Ermelinda fu venerata a Tirlemont e a Meldert. A Lovenjoul sgorga una sorgente d’acqua, ritenuta miracolosa per la cura degli occhi, chiamata “di S. Ermelinda”, che irrigherebbe le terre appa-tenute ai suoi parenti: nel 1857 su di essa fu edificata una cappella. A Meldert il culto di Ermelinda era molto popolare. Esiste ancora la confraternita dedicata a Santa Ermelinda, ma il culto della santa, già così prospero, si limita oggi alla popolazione locale.
Nome: NARCISO
Nella mitologia pagana, Narciso era stato l’infelice giovinetto che, per la sua bellezza, si era innamorato di se stesso, morendo in una polla d’acqua che, come uno specchio, rifletteva la sua immagine. Il mitologico Narciso è dunque simbolo di amore sterile ed egoista, e di bellezza inutile e senz’anima. Ben diversa, anzi opposta, è la figura del Santo ricordato il 29 ottobre. San Narciso visse lungamente, e proprio nell’estrema vecchiaia seppe conquistarsi fama e affetto; è immagine della vecchiaia spiritualmente vigorosa, nella salute del corpo e della mente. Egli fu il trentesimo Vescovo di Gerusalemme, ma non fu di origine israelita. Era sicuramente gentile, nato verso il 96, quando a Gerusalemme erano ancora fresche le rovine della distruzione di Tito. Per quasi un secolo egli vide la città di David faticosamente risorgere e ripopolarsi, ospitando, accanto agli Ebrei, una vasta comunità cristiana. Aveva quasi cent’anni quando fu eletto Vescovo di Gerusalemme, per i suoi meriti non tanto di età quanto di virtù.

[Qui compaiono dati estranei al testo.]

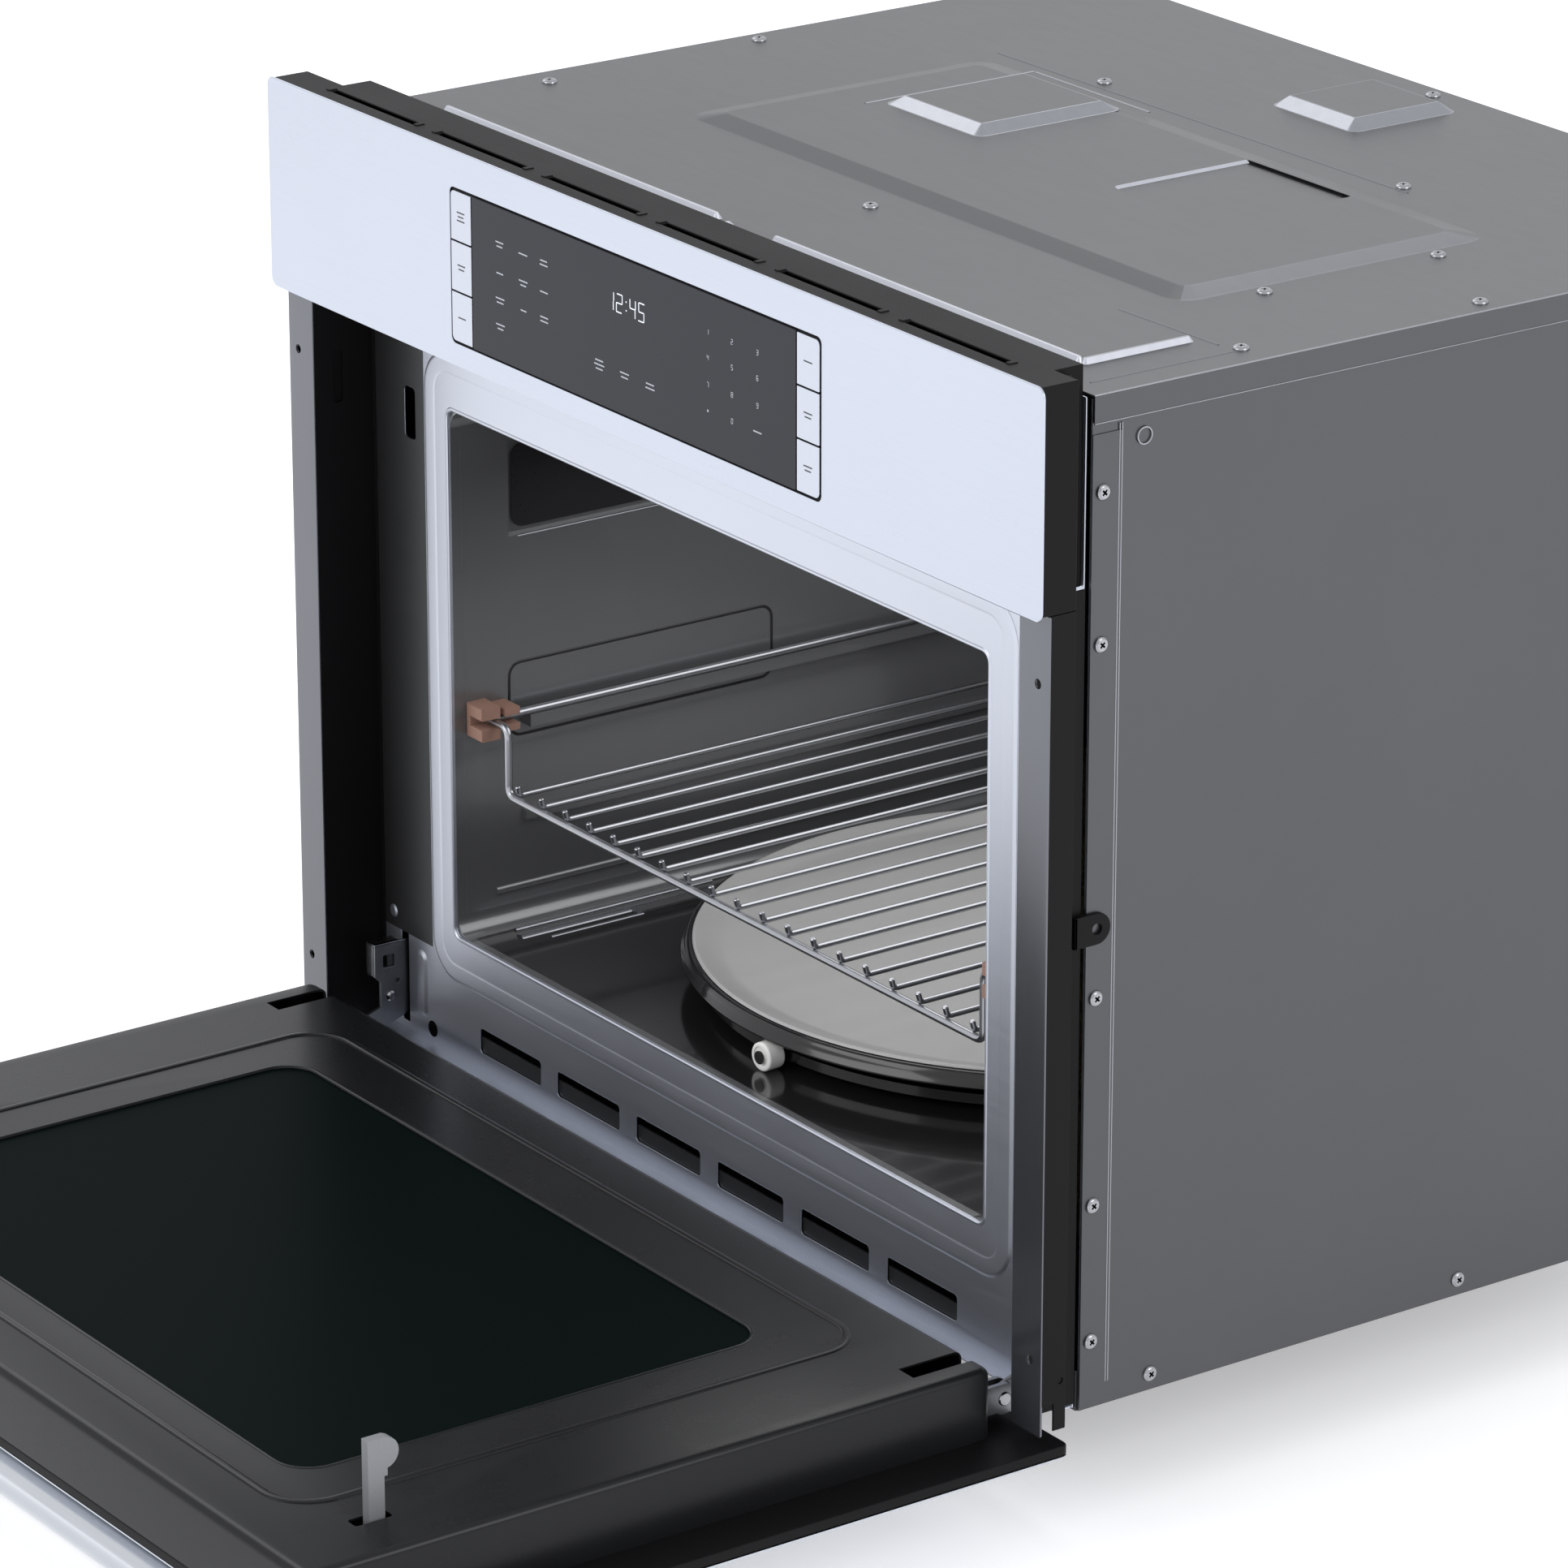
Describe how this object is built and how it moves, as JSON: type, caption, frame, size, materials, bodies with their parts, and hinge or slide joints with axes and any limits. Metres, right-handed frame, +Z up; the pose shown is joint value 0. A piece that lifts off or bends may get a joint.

Nonostante gli anni, fu Vescovo attivo, e presiedé un concilio nel quale fu deciso che la festività della Pasqua dovesse cadere sempre di domenica. E fu anche Vescovo energico, tanto da attirarsi l’odio dei corrotti e dei disonesti, i quali si sentirono minacciati dalla sua severità . Per difendersi, pensarono di attaccare, spargendo una terribile calunnia sul conto del vecchissimo Vescovo. Per evitare ogni scandalo il vecchio Vescovo, benché innocente, preferì lasciare la città . Gli spergiuri, uno ad uno, furono colpiti da terribili castighi, finché qualcuno rivelò la menzogna. Tutti pensavano però che il Vescovo, ormai riabilitato, fosse morto nel frattempo, perciò un altro fu eletto a succedergli, e dopo di questo, un altro ancora. Alla morte del secondo, San Narciso ricomparve a Gerusalemme, e i fedeli lo riportarono con grande onore sulla Cattedra vescovile. Vi restò ancora molti anni, prendendosi però un coadiutore, il primo nella storia dell’episcopato. “Narciso vi saluta, - si legge in una lettera del coadiutore -. Ha compiuto centosedici anni, e vi esorta, come me, a mantenere la concordia”.